Given information

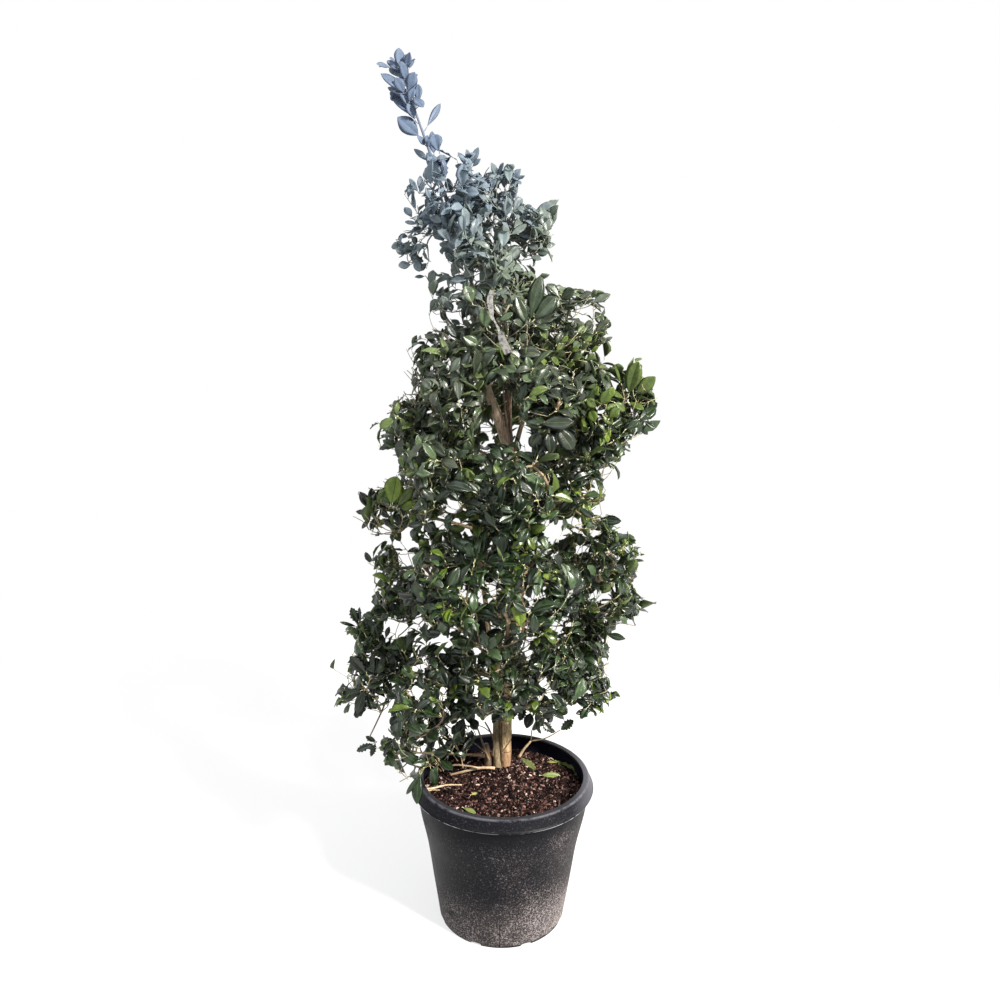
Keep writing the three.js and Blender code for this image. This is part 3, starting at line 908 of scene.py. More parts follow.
def makeBoughBark(spec, paints, trunkLine):
    pile = Pile()
    lines = []
    for number, name in enumerate(limbNames()):
        middles, sizes = middleLine(name, spec["boughCuts"])
        middles = np.vstack([2 * middles[0] - middles[1], middles, 2 * middles[-1] - middles[-2]])
        sizes = np.concatenate([sizes[:1], sizes, sizes[-1:]])
        # each limb runs from its root to its tip
        startGaps, endGaps = (np.linalg.norm(trunkLine - middles[i], axis=1) for i in (0, -1))
        turned = endGaps.min() < startGaps.min()
        if name == "shoot_sprig":
            turned = middles[0][2] < middles[-1][2]
        if turned:
            middles, sizes, startGaps = middles[::-1], sizes[::-1], endGaps
        if name == "stem_second":
            order = np.argsort(middles[:, 2])
            middles, sizes = middles[order], sizes[order]
            middles = np.vstack([middles[0] + (middles[0] - middles[1]) * 0.5, middles])
            sizes = np.concatenate([sizes[:1], sizes])
        elif name == "shoot_left":
            middles, sizes = middles[3:], sizes[3:]  # it starts behind the second stem
        elif startGaps.min() < spec["joinReach"]:
            join = blended(middles[0], trunkLine[startGaps.argmin()], spec["joinShare"])
            middles = np.vstack([join, middles])
            sizes = np.concatenate([sizes[:1], sizes])
        line = smoothCurve(middles, spec["boughStep"])
        radii = np.linspace(sizes[0], sizes[-1], len(line))
        gone = np.linalg.norm(np.diff(line, axis=0, prepend=line[:1]), axis=1).cumsum()
        if name == "stem_second":
            line[:, 0] += fading(gone, *spec["stemRight"])
            line[:, 1] -= fading(gone, *spec["stemFront"])
            radii = radii * (1 + fading(gone, *spec["stemSwelling"]))
        elif name != "shoot_sprig":
            radii = radii * (1 + fading(gone, *spec["rootSwelling"]))
        old = radii[0] > spec["oldFrom"] and name.startswith(("stem", "bough"))
        kind = "barkDim" if name == "shoot_left" else "barkTan" if old else "barkShoot"
        relief = barkRelief(1.1, 5.0 + number)
        addLimb(pile, line, radii, spec["boughSides"], relief, lambda _, kind=kind: kind)
        lines.append(line)
    settle(pile.piece("boughBark", paints), "bark", *limbNames())
    return lines


barkPaints = [barkPaint(name, tones, step) for name, tones in limbs["tones"].items()
              for step in range(len(hazeSteps))]
trunkLine, trunkRadii = makeTrunkBark(limbs, barkPaints)
boughLines = makeBoughBark(limbs, barkPaints, trunkLine)
report("limbs")


# Crown: points are strewn in every mass, and a branching rule joins them to the limbs

crown = {
    "seed": 4,
    "spacing": 0.0292,
    "highFrom": 1.34,
    "highSpacing": 0.0238,
    "innerSpacing": 0.051,
    "shell": 0.060,
    "shrink": 0.86,
    "clump": 10.5,
    "clumpLimit": -0.20,
    "tries": (14, 60),  # for each space of a point in the mass's box, and added to that
    "pathCost": 0.30,  # what a branch pays for its way back to the limb, for turning and for going down
    "turnCost": 0.9,
    "turnFree": 0.35,
    "dropCost": 0.8,
    "twigTip": 0.0009,
    "twigPower": 2.35,
    "twigMost": 0.0046,
    "twigStep": 0.014,
    "twigJitter": 0.0011,
    "twigSides": (6, 4),  # of sturdy and thin ones
    "clearing": 0.82,  # share of each gap where no twig ends
    "bare": ("leader_tip", "leader_neck", "side_sprig", "low_sprig"),
}

# Openings in the foliage and notches in its outline, from the top down: the middle and half sizes of each,
# in frame pixels
gaps = {
    "top": [
        (455, 140, 8, 11), (501, 153, 18, 8), (484, 164, 6, 12), (453, 166, 5, 17), (448, 181, 6, 8),
        (503, 187, 4, 5), (537, 190, 21, 12), (573, 192, 12, 10), (399, 200, 6, 15), (408, 210, 9, 8),
        (491, 218, 3, 5), (396, 222, 20, 9), (568, 225, 14, 30), (493, 238, 3, 8), (432, 243, 5, 8),
        (511, 246, 4, 3), (440, 257, 4, 4), (462, 268, 3, 5), (479, 276, 4, 8), (590, 280, 24, 9),
        (461, 288, 2, 5), (424, 292, 10, 12)],
    "shoulders": [
        (585, 310, 9, 6), (452, 312, 7, 10), (422, 320, 19, 13), (628, 345, 16, 14), (403, 361, 13, 11),
        (447, 363, 3, 6), (658, 370, 14, 11), (388, 384, 24, 14), (669, 390, 11, 16), (463, 404, 3, 5),
        (370, 411, 20, 11), (600, 411, 4, 4), (488, 426, 4, 7), (524, 437, 4, 11), (651, 441, 11, 12)],
    "waist": [
        (374, 468, 20, 12), (364, 479, 22, 10), (615, 484, 12, 10), (590, 488, 6, 4), (618, 500, 17, 16),
        (451, 504, 12, 8), (342, 507, 10, 14), (358, 508, 8, 15), (607, 508, 13, 8), (602, 510, 10, 5),
        (438, 520, 6, 5), (576, 521, 8, 6), (554, 524, 6, 4), (459, 525, 5, 6), (597, 530, 5, 4),
        (386, 532, 5, 7), (354, 535, 18, 13), (400, 540, 6, 4), (584, 548, 5, 5), (464, 553, 4, 5),
        (406, 557, 7, 6)],
    "belly": [
        (426, 572, 5, 4), (648, 578, 14, 16), (496, 581, 7, 3), (361, 585, 15, 20), (463, 588, 4, 4),
        (492, 589, 3, 4), (531, 593, 7, 6), (543, 594, 4, 5), (601, 594, 9, 5), (482, 600, 3, 4),
        (351, 603, 17, 10), (547, 607, 5, 4), (419, 620, 5, 4), (558, 626, 5, 5), (391, 628, 11, 7),
        (622, 634, 14, 9), (530, 638, 4, 4)],
    "low": [
        (343, 647, 14, 13), (422, 650, 3, 5), (529, 651, 4, 4), (477, 652, 3, 7), (418, 666, 6, 4),
        (622, 668, 14, 20), (485, 674, 5, 5), (338, 676, 12, 10), (545, 680, 6, 5), (476, 690, 4, 6),
        (416, 691, 8, 7), (444, 692, 4, 4), (551, 694, 8, 5), (368, 722, 14, 9), (428, 723, 4, 4),
        (484, 725, 7, 9), (451, 726, 3, 8), (523, 726, 10, 9), (389, 777, 14, 14)],
}
gapGrowth = 2.3  # pixels added to each half size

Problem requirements
Return every line exactly.

Output for this task
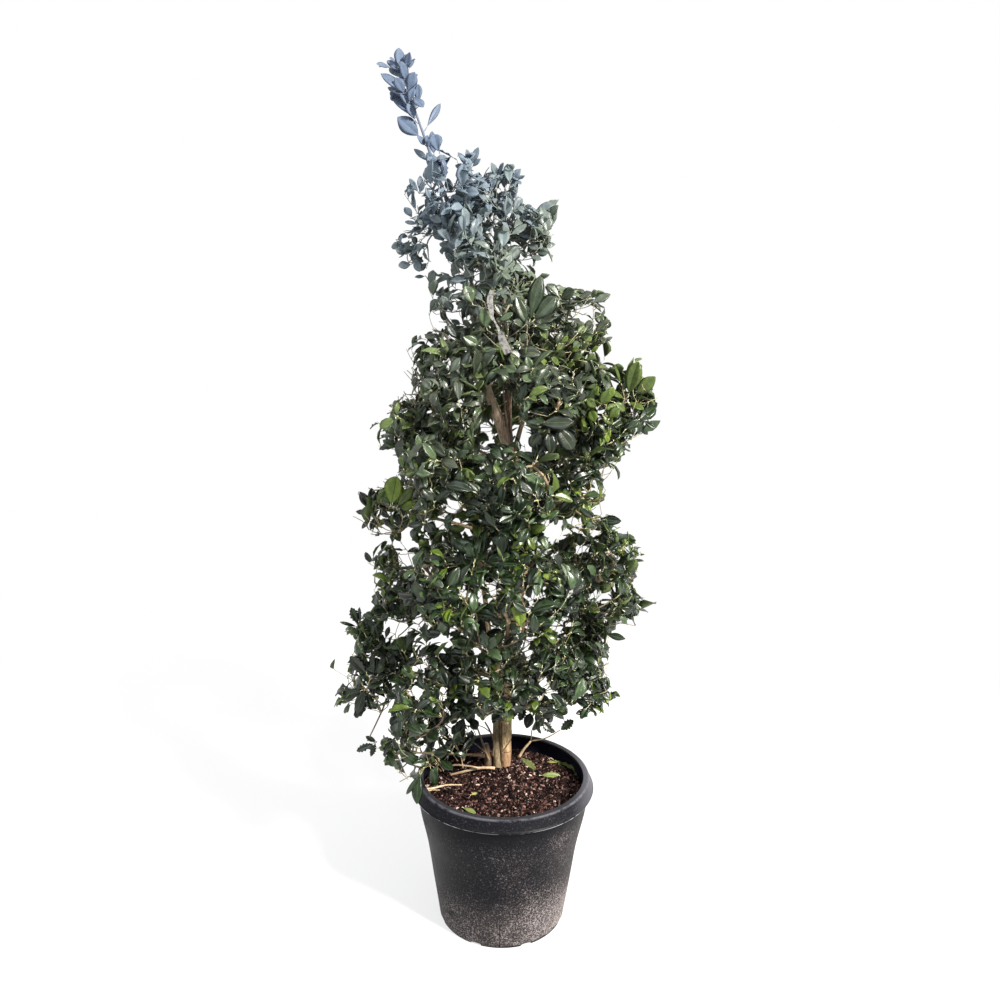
Keep writing the three.js and Blender code for this image. This is part 3, starting at line 908 of scene.py. More parts follow.
def makeBoughBark(spec, paints, trunkLine):
    pile = Pile()
    lines = []
    for number, name in enumerate(limbNames()):
        middles, sizes = middleLine(name, spec["boughCuts"])
        middles = np.vstack([2 * middles[0] - middles[1], middles, 2 * middles[-1] - middles[-2]])
        sizes = np.concatenate([sizes[:1], sizes, sizes[-1:]])
        # each limb runs from its root to its tip
        startGaps, endGaps = (np.linalg.norm(trunkLine - middles[i], axis=1) for i in (0, -1))
        turned = endGaps.min() < startGaps.min()
        if name == "shoot_sprig":
            turned = middles[0][2] < middles[-1][2]
        if turned:
            middles, sizes, startGaps = middles[::-1], sizes[::-1], endGaps
        if name == "stem_second":
            order = np.argsort(middles[:, 2])
            middles, sizes = middles[order], sizes[order]
            middles = np.vstack([middles[0] + (middles[0] - middles[1]) * 0.5, middles])
            sizes = np.concatenate([sizes[:1], sizes])
        elif name == "shoot_left":
            middles, sizes = middles[3:], sizes[3:]  # it starts behind the second stem
        elif startGaps.min() < spec["joinReach"]:
            join = blended(middles[0], trunkLine[startGaps.argmin()], spec["joinShare"])
            middles = np.vstack([join, middles])
            sizes = np.concatenate([sizes[:1], sizes])
        line = smoothCurve(middles, spec["boughStep"])
        radii = np.linspace(sizes[0], sizes[-1], len(line))
        gone = np.linalg.norm(np.diff(line, axis=0, prepend=line[:1]), axis=1).cumsum()
        if name == "stem_second":
            line[:, 0] += fading(gone, *spec["stemRight"])
            line[:, 1] -= fading(gone, *spec["stemFront"])
            radii = radii * (1 + fading(gone, *spec["stemSwelling"]))
        elif name != "shoot_sprig":
            radii = radii * (1 + fading(gone, *spec["rootSwelling"]))
        old = radii[0] > spec["oldFrom"] and name.startswith(("stem", "bough"))
        kind = "barkDim" if name == "shoot_left" else "barkTan" if old else "barkShoot"
        relief = barkRelief(1.1, 5.0 + number)
        addLimb(pile, line, radii, spec["boughSides"], relief, lambda _, kind=kind: kind)
        lines.append(line)
    settle(pile.piece("boughBark", paints), "bark", *limbNames())
    return lines


barkPaints = [barkPaint(name, tones, step) for name, tones in limbs["tones"].items()
              for step in range(len(hazeSteps))]
trunkLine, trunkRadii = makeTrunkBark(limbs, barkPaints)
boughLines = makeBoughBark(limbs, barkPaints, trunkLine)
report("limbs")


# Crown: points are strewn in every mass, and a branching rule joins them to the limbs

crown = {
    "seed": 4,
    "spacing": 0.0292,
    "highFrom": 1.34,
    "highSpacing": 0.0238,
    "innerSpacing": 0.051,
    "shell": 0.060,
    "shrink": 0.86,
    "clump": 10.5,
    "clumpLimit": -0.20,
    "tries": (14, 60),  # for each space of a point in the mass's box, and added to that
    "pathCost": 0.30,  # what a branch pays for its way back to the limb, for turning and for going down
    "turnCost": 0.9,
    "turnFree": 0.35,
    "dropCost": 0.8,
    "twigTip": 0.0009,
    "twigPower": 2.35,
    "twigMost": 0.0046,
    "twigStep": 0.014,
    "twigJitter": 0.0011,
    "twigSides": (6, 4),  # of sturdy and thin ones
    "clearing": 0.82,  # share of each gap where no twig ends
    "bare": ("leader_tip", "leader_neck", "side_sprig", "low_sprig"),
}

# Openings in the foliage and notches in its outline, from the top down: the middle and half sizes of each,
# in frame pixels
gaps = {
    "top": [
        (455, 140, 8, 11), (501, 153, 18, 8), (484, 164, 6, 12), (453, 166, 5, 17), (448, 181, 6, 8),
        (503, 187, 4, 5), (537, 190, 21, 12), (573, 192, 12, 10), (399, 200, 6, 15), (408, 210, 9, 8),
        (491, 218, 3, 5), (396, 222, 20, 9), (568, 225, 14, 30), (493, 238, 3, 8), (432, 243, 5, 8),
        (511, 246, 4, 3), (440, 257, 4, 4), (462, 268, 3, 5), (479, 276, 4, 8), (590, 280, 24, 9),
        (461, 288, 2, 5), (424, 292, 10, 12)],
    "shoulders": [
        (585, 310, 9, 6), (452, 312, 7, 10), (422, 320, 19, 13), (628, 345, 16, 14), (403, 361, 13, 11),
        (447, 363, 3, 6), (658, 370, 14, 11), (388, 384, 24, 14), (669, 390, 11, 16), (463, 404, 3, 5),
        (370, 411, 20, 11), (600, 411, 4, 4), (488, 426, 4, 7), (524, 437, 4, 11), (651, 441, 11, 12)],
    "waist": [
        (374, 468, 20, 12), (364, 479, 22, 10), (615, 484, 12, 10), (590, 488, 6, 4), (618, 500, 17, 16),
        (451, 504, 12, 8), (342, 507, 10, 14), (358, 508, 8, 15), (607, 508, 13, 8), (602, 510, 10, 5),
        (438, 520, 6, 5), (576, 521, 8, 6), (554, 524, 6, 4), (459, 525, 5, 6), (597, 530, 5, 4),
        (386, 532, 5, 7), (354, 535, 18, 13), (400, 540, 6, 4), (584, 548, 5, 5), (464, 553, 4, 5),
        (406, 557, 7, 6)],
    "belly": [
        (426, 572, 5, 4), (648, 578, 14, 16), (496, 581, 7, 3), (361, 585, 15, 20), (463, 588, 4, 4),
        (492, 589, 3, 4), (531, 593, 7, 6), (543, 594, 4, 5), (601, 594, 9, 5), (482, 600, 3, 4),
        (351, 603, 17, 10), (547, 607, 5, 4), (419, 620, 5, 4), (558, 626, 5, 5), (391, 628, 11, 7),
        (622, 634, 14, 9), (530, 638, 4, 4)],
    "low": [
        (343, 647, 14, 13), (422, 650, 3, 5), (529, 651, 4, 4), (477, 652, 3, 7), (418, 666, 6, 4),
        (622, 668, 14, 20), (485, 674, 5, 5), (338, 676, 12, 10), (545, 680, 6, 5), (476, 690, 4, 6),
        (416, 691, 8, 7), (444, 692, 4, 4), (551, 694, 8, 5), (368, 722, 14, 9), (428, 723, 4, 4),
        (484, 725, 7, 9), (451, 726, 3, 8), (523, 726, 10, 9), (389, 777, 14, 14)],
}
gapGrowth = 2.3  # pixels added to each half size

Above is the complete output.